Locate every line that holds the string "axis" and copy it.

*SUPPLIED INFORMATION*:
....
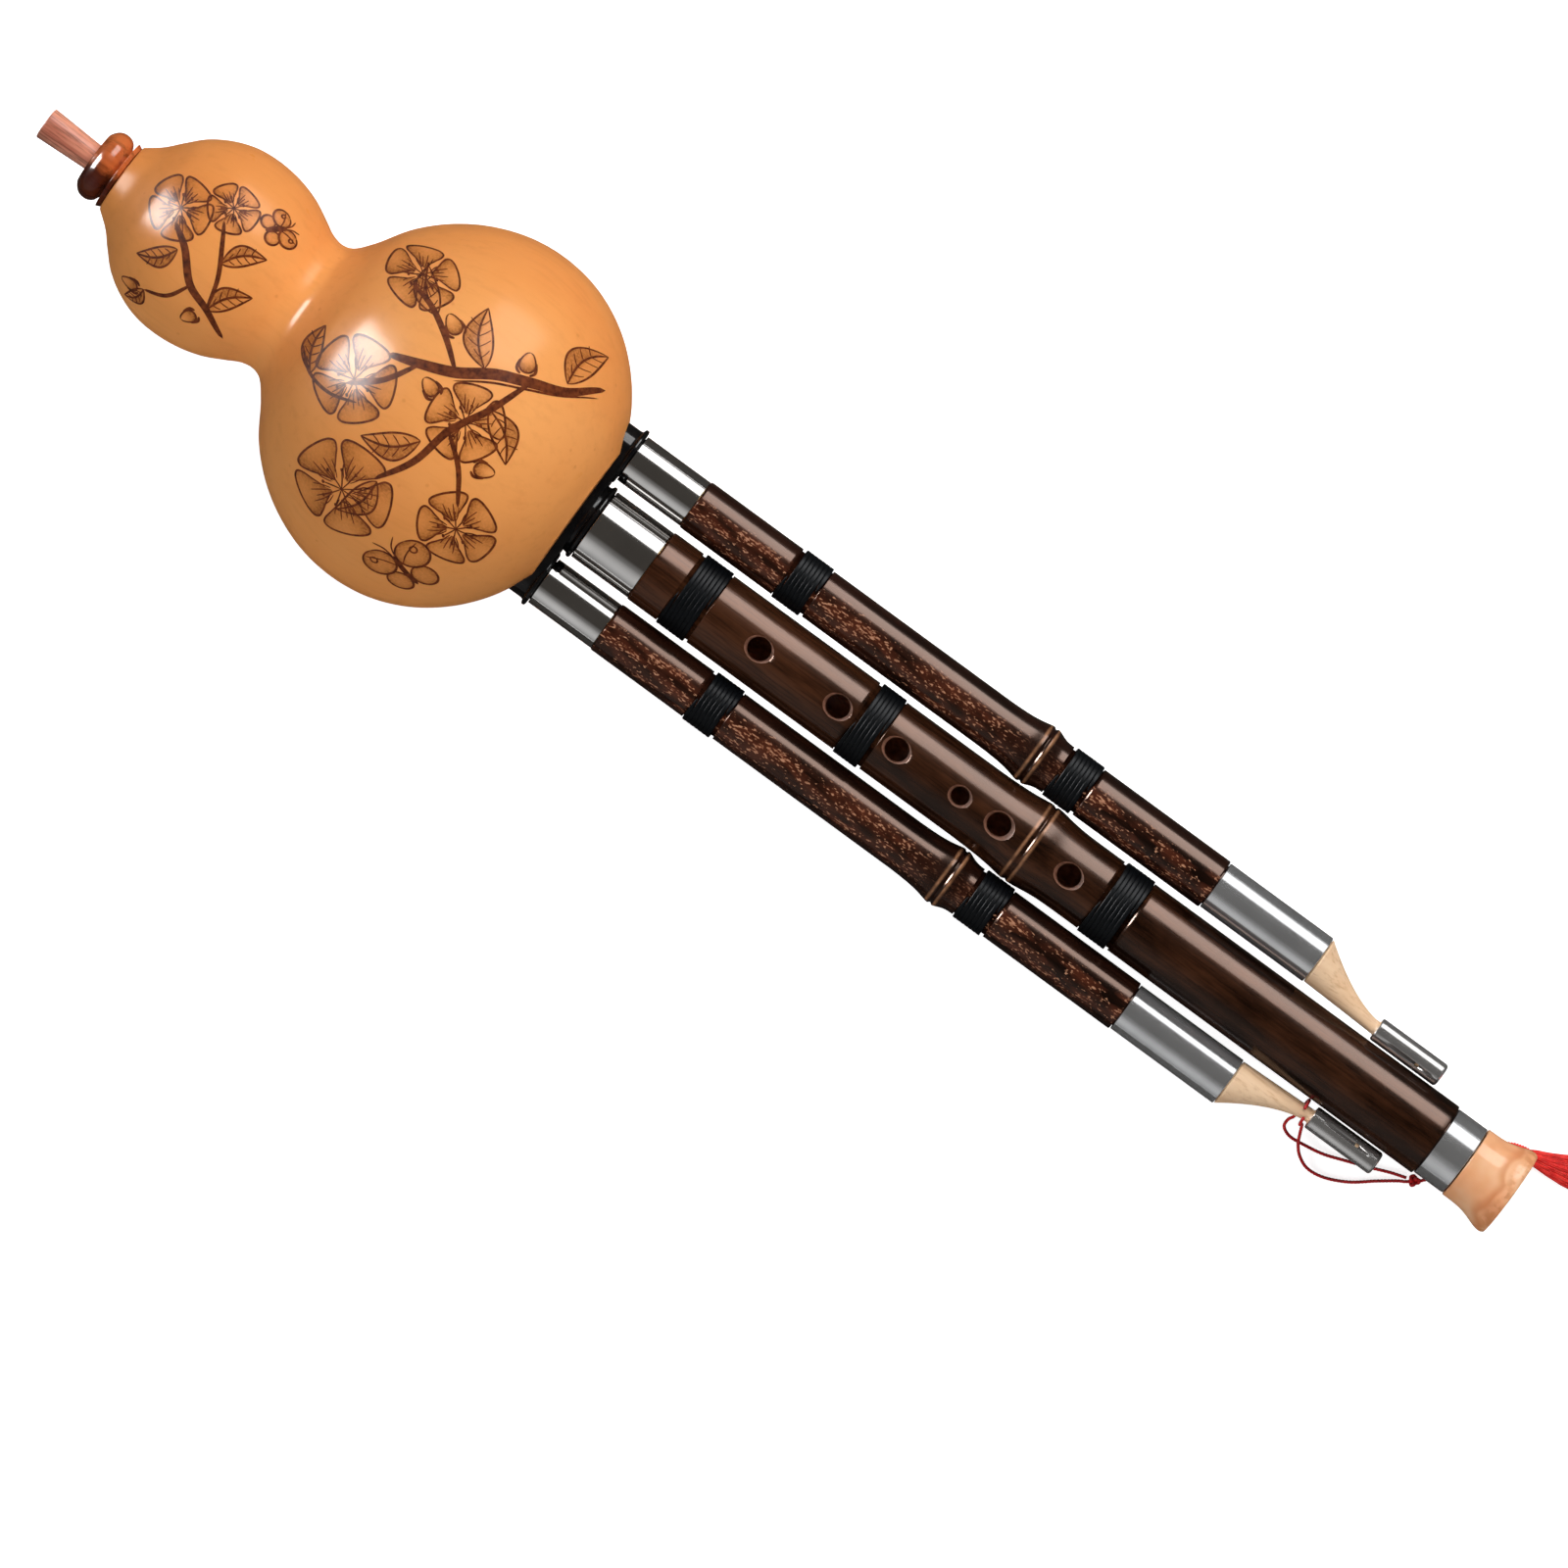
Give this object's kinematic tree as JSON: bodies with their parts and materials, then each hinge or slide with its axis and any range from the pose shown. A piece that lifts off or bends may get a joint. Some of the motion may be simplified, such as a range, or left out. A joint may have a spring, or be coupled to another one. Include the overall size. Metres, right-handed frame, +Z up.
{
  "type": "hulusi",
  "caption": "Gourd free-reed pipe lying on its back: mouthpiece, hollow gourd, a finger pipe with bell, two drone pipes with sliding switches, red cord and tassel.",
  "frame": {"origin": "on the ground under the middle of the instrument's box, measured without its cord and tassel", "axes": "+X runs from the mouthpiece to the bell, +Z up, the finger holes face up; the instrument's own axis leans down 6.48 degrees towards the bell"},
  "size_m": [0.541, 0.0964, 0.0957],
  "materials": {
    "gourd_lacquer": "clear lacquered gourd rind, glossy, with a brown burnt-line pattern",
    "mouthpiece_wood": "pinkish rosewood, satin",
    "collar_rosewood": "turned rosewood, polished",
    "black_horn": "black, glossy",
    "polished_metal": "polished plated tube",
    "satin_metal": "satin metal",
    "brass": "plain brass",
    "main_pipe_wood": "dark brown bamboo, polished, fine lengthwise grain",
    "drone_wood": "near-black mottled bamboo with golden flecks, polished",
    "black_thread": "lacquered thread",
    "bell_stone": "peach, glossy, faintly marbled",
    "stopper_wood": "bare pale wood",
    "red_cord": "twisted red cord",
    "red_tassel": "red silk yarn"
  },
  "bodies": {
    "wind_chest": {"mouthpiece_tube": "mouthpiece_wood", "mouthpiece_collar": "collar_rosewood", "gourd_shell": "gourd_lacquer", "gourd_base": "black_horn", "main_upper_ferrule": "polished_metal", "main_reed_tube": "brass", "main_reed_plate": "brass", "left_upper_ferrule": "polished_metal", "left_reed_tube": "brass", "left_reed_plate": "brass", "right_upper_ferrule": "polished_metal", "right_reed_tube": "brass", "right_reed_plate": "brass", "cord_strand_1": "red_cord", "cord_strand_2": "red_cord", "tassel_lead": "red_cord", "tassel_knot": "red_tassel", "tassel_head": "red_tassel", "tassel_fringe": "red_tassel"},
    "main_pipe_set": {"main_pipe": "main_pipe_wood", "main_tenon_tube": "brass", "tail_ring": "satin_metal", "bell": "bell_stone", "main_binding_1": "black_thread", "main_binding_2": "black_thread", "main_binding_3": "black_thread"},
    "left_drone_set": {"left_drone_pipe": "drone_wood", "left_tenon_tube": "brass", "left_binding_1": "black_thread", "left_binding_2": "black_thread", "left_lower_ferrule": "satin_metal", "left_stopper": "stopper_wood"},
    "right_drone_set": {"right_drone_pipe": "drone_wood", "right_tenon_tube": "brass", "right_binding_1": "black_thread", "right_binding_2": "black_thread", "right_lower_ferrule": "satin_metal", "right_stopper": "stopper_wood"},
    "left_switch": {"left_switch_cap": "satin_metal"},
    "right_switch": {"right_switch_cap": "satin_metal"}
  },
  "joints": [
    {"name": "main_tuning_slide", "type": "slide", "parent": "wind_chest", "child": "main_pipe_set", "axis": [0.9936, 0, -0.1129], "range_m": [0, 0.005]},
    {"name": "left_drone_slide", "type": "slide", "parent": "wind_chest", "child": "left_drone_set", "axis": [0.9936, 0, -0.1129], "range_m": [0, 0.003]},
    {"name": "right_drone_slide", "type": "slide", "parent": "wind_chest", "child": "right_drone_set", "axis": [0.9936, 0, -0.1129], "range_m": [0, 0.003]},
    {"name": "left_switch_slide", "type": "slide", "parent": "left_drone_set", "child": "left_switch", "axis": [0.9936, 0, -0.1129], "range_m": [0, 0.007]},
    {"name": "right_switch_slide", "type": "slide", "parent": "right_drone_set", "child": "right_switch", "axis": [0.9936, 0, -0.1129], "range_m": [0, 0.007]}
  ]
}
....
*ANSWER TO THIS PROBLEM*:
Give this object's kinematic tree as JSON: bodies with their parts and materials, then each hinge or slide with its axis and any range from the pose shown. A piece that lifts off or bends may get a joint. Some of the motion may be simplified, such as a range, or left out. A joint may have a spring, or be coupled to another one. Include the overall size. Metres, right-handed frame, +Z up.
  "frame": {"origin": "on the ground under the middle of the instrument's box, measured without its cord and tassel", "axes": "+X runs from the mouthpiece to the bell, +Z up, the finger holes face up; the instrument's own axis leans down 6.48 degrees towards the bell"},
    {"name": "main_tuning_slide", "type": "slide", "parent": "wind_chest", "child": "main_pipe_set", "axis": [0.9936, 0, -0.1129], "range_m": [0, 0.005]},
    {"name": "left_drone_slide", "type": "slide", "parent": "wind_chest", "child": "left_drone_set", "axis": [0.9936, 0, -0.1129], "range_m": [0, 0.003]},
    {"name": "right_drone_slide", "type": "slide", "parent": "wind_chest", "child": "right_drone_set", "axis": [0.9936, 0, -0.1129], "range_m": [0, 0.003]},
    {"name": "left_switch_slide", "type": "slide", "parent": "left_drone_set", "child": "left_switch", "axis": [0.9936, 0, -0.1129], "range_m": [0, 0.007]},
    {"name": "right_switch_slide", "type": "slide", "parent": "right_drone_set", "child": "right_switch", "axis": [0.9936, 0, -0.1129], "range_m": [0, 0.007]}